偶然ですが、そこで魚釣りをする娘たちに出会ったのです。

その美しい花のような顔はくらべようのないほどで、これほどの輝くような姿は見たこともないほどなのです。

眉はまるで柳の葉が開いたようで、頬は桃の花が咲いたがごとくです。

その気品は、雲をしのぐように高く、魅力にあふれてこの世のものとは思えなかったのです。

そのため、私は尋ねてみました。

「あなたがたは、どちらのお里の、どなたのお屋敷の娘さんなのですか。それとも、もしかして神仙界のお人なのですか」


すると娘等は全員が笑って答えて言うのです。

「私たちは漁夫の家の子どもですよ、草庵に住むような下々の身分です。里と言う里もなく、家もありません。そんな特別にほめられるような者ではないのです。ただ生まれつき、水には慣れていて、山を愛でて楽しむだけ。時には洛浦の岸に立って、大きな魚が釣れないかなあと思ってみたり、またある時は巫峡に寝ころんで雲とか霞を眺めているだけなのです」

「そうしたら、今日は偶然に身分の高い旅の人にお会いして、本当にうれしかったので、つい打ち解けた話をしてしまったのです」

「今日からは、心の中を打ち明けたからには、いつまでも仲良く共に過ごしたいと思うのです」


私は「承知しました。お言葉のままに」と応えました。

その時に、日は山の西に沈み、私の黒馬は道を引き返そうとするのです。

そこで、私は思いのほどを述べようと、次のような歌を贈りました。


魚を取る漁師の娘と人は言うのでしょうが、一目でわかりました。貴方方は、とても貴い人の子どもであるということを。


娘等が答えた詩に言うのは、

玉島川の上流に家はあるのですが、貴方のような身分の高い人には、とても恥ずかしいので、はっきりとは申し上げられませんでした。

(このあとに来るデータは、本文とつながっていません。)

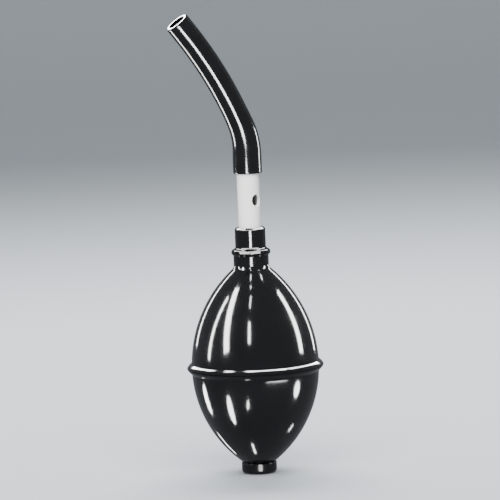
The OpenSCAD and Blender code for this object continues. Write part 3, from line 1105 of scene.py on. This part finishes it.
        front = aim + self.level * 0.9 + up * 1.1
        soft = Highlight("tube_fill", (0, 0), (0, 0), 0.4, 22)
        beside = aim + self.level * 0.8 + up * 0.35 - self.right * 0.25
        tube = [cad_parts["valve_tube"]]
        self.add_light(soft, beside - self.right * 0.25, beside + self.right * 0.25, aim, Role.FILL, tube)
        soft = Highlight("front_fill", (0, 0), (0, 0), 0.9, 5.5)
        self.add_light(soft, front - self.right * 0.8, front + self.right * 0.8, aim, Role.FILL)
        world = bpy.data.worlds.new("pale_room")
        world.use_nodes = True
        background = world.node_tree.nodes["Background"]
        background.inputs["Color"].default_value = (0.86, 0.91, 0.96, 1)
        background.inputs["Strength"].default_value = 0.22
        bpy.context.scene.world = world

    def add_camera(self) -> None:
        """Adds the camera, with a long lens and a slight roll."""
        data = bpy.data.cameras.new("camera")
        data.lens = self.lens
        data.clip_start, data.clip_end = 0.01, 20
        distance = self.view_width * self.lens / data.sensor_width
        camera = bpy.data.objects.new("camera", data)
        target = Vector((0, 0, self.aim_height)) - self.right * self.aim_aside
        camera.location = target + self.back * distance
        camera.rotation_mode = "QUATERNION"
        upright = (-self.back).to_track_quat("-Z", "Y")
        camera.rotation_quaternion = Matrix.Rotation(math.radians(-self.roll), 3, self.back).to_quaternion() @ upright
        bpy.context.scene.collection.objects.link(camera)
        bpy.context.scene.camera = camera

    def build(self, bulb: Bulb, plug: BasePlug, hose: Hose) -> None:
        """Builds the whole studio around the finished object.

        Args:
            bulb: The bulb.
            plug: The stub under it.
            hose: The hose.
        """
        self.add_camera()
        self.add_floor()
        self.add_lights(bulb, plug, hose)


def main() -> None:
    """Builds every sub-assembly in order."""
    logging.basicConfig(level=logging.INFO, format="%(name)s: %(message)s")
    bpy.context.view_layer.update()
    effects = Effects()
    bulb, plug, hose = Bulb(), BasePlug(), Hose()
    bulb.dress(effects)
    plug.dress(bulb, effects)
    ValveParts().dress(effects)
    hose.dress(effects)
    Studio().build(bulb, plug, hose)


if __name__ == "__main__":
    main()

序文の作者は明記されていないけれど、おそらくは大伴旅人。

「松浦河」は佐賀県東松浦郡浜玉町を流れる玉島川。

神功皇后物語に、松浦川では男子が釣りをしても獲れず、それゆえに女子のみが釣りをするという伝説がある。

全般的に古代中国の「遊仙窟」の影響もあるとされる。

(勅命を奉じて故郷を離れ、黄河の源へと旅立った役人がは偶然「神仙窟」という桃源郷をたずねる。そこで、偶然美しい女に出会い、艶書を交わす)

洛浦は中国洛陽郊外を流れる洛水の水辺。

巫峡は巫山の谷間。楚王は夢の中で巫山の神女と契りを結び、神女は去り際に朝雲暮雨となり、王の前に現れようと誓う。煙霞を望むとは、楚王と神女の契りのような情事に憧れること。

誠曲はうちとけてかわしあう話。


日本の風土に中国のロマン小説の香りも漂わせた序文になっている。

実際に、大伴旅人氏の一行が、魚を取る若い娘たちと話をした、と考えたほうが面白くなる。

化粧などほとんどしない、若さがきらめく乙女たちは、気取った官女から比べれば魅力があふれている。